Input for this task:
>> Begin
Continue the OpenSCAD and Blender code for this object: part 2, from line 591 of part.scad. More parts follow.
>> End
>> Begin
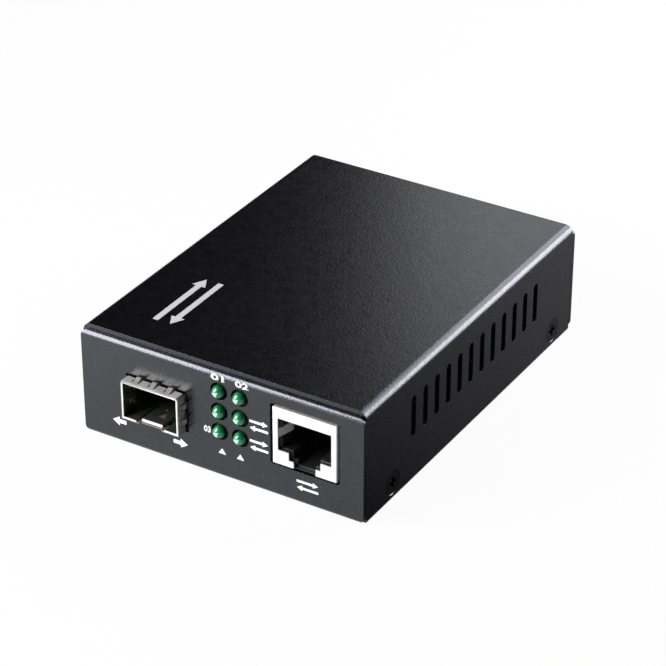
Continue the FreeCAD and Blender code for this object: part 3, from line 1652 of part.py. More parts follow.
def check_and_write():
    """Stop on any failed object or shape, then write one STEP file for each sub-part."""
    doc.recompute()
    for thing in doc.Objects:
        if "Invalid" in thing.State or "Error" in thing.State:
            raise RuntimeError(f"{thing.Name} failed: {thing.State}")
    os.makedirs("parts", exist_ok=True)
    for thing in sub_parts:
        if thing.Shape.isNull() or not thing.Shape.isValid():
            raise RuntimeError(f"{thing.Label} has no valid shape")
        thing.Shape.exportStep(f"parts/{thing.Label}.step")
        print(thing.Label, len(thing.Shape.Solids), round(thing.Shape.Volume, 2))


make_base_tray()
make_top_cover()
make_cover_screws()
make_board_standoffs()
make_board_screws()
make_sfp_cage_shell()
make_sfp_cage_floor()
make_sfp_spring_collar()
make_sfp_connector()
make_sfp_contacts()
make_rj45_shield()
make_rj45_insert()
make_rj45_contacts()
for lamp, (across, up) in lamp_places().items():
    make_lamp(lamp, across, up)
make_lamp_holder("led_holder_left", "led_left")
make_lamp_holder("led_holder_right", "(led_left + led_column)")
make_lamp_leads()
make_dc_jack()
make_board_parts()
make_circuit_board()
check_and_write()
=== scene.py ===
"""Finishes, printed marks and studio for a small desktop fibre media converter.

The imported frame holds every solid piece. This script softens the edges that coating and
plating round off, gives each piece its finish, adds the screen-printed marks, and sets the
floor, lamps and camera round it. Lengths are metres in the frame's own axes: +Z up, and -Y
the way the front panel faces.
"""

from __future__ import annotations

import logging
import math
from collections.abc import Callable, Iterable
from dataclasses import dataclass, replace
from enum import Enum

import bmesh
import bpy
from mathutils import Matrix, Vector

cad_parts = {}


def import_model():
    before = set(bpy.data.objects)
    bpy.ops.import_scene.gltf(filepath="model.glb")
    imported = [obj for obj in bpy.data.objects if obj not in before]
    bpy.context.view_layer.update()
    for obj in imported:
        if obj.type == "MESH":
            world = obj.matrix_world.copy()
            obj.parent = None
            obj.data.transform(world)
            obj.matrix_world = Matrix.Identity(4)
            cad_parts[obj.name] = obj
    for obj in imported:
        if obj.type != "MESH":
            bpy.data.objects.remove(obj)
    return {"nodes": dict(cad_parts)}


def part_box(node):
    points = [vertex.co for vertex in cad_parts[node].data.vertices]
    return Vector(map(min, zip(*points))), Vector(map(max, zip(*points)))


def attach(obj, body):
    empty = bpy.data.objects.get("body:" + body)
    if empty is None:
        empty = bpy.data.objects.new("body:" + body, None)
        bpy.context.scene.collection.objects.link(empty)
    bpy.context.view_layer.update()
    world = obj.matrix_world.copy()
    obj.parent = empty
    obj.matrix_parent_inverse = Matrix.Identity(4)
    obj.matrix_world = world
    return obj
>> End
Directions for this task: Above is a listing; print exactly its lines from the one with "make_base_tray()" through the one with "imported = [obj", and no other lines.

Final result:
make_base_tray()
make_top_cover()
make_cover_screws()
make_board_standoffs()
make_board_screws()
make_sfp_cage_shell()
make_sfp_cage_floor()
make_sfp_spring_collar()
make_sfp_connector()
make_sfp_contacts()
make_rj45_shield()
make_rj45_insert()
make_rj45_contacts()
for lamp, (across, up) in lamp_places().items():
    make_lamp(lamp, across, up)
make_lamp_holder("led_holder_left", "led_left")
make_lamp_holder("led_holder_right", "(led_left + led_column)")
make_lamp_leads()
make_dc_jack()
make_board_parts()
make_circuit_board()
check_and_write()
=== scene.py ===
"""Finishes, printed marks and studio for a small desktop fibre media converter.

The imported frame holds every solid piece. This script softens the edges that coating and
plating round off, gives each piece its finish, adds the screen-printed marks, and sets the
floor, lamps and camera round it. Lengths are metres in the frame's own axes: +Z up, and -Y
the way the front panel faces.
"""

from __future__ import annotations

import logging
import math
from collections.abc import Callable, Iterable
from dataclasses import dataclass, replace
from enum import Enum

import bmesh
import bpy
from mathutils import Matrix, Vector

cad_parts = {}


def import_model():
    before = set(bpy.data.objects)
    bpy.ops.import_scene.gltf(filepath="model.glb")
    imported = [obj for obj in bpy.data.objects if obj not in before]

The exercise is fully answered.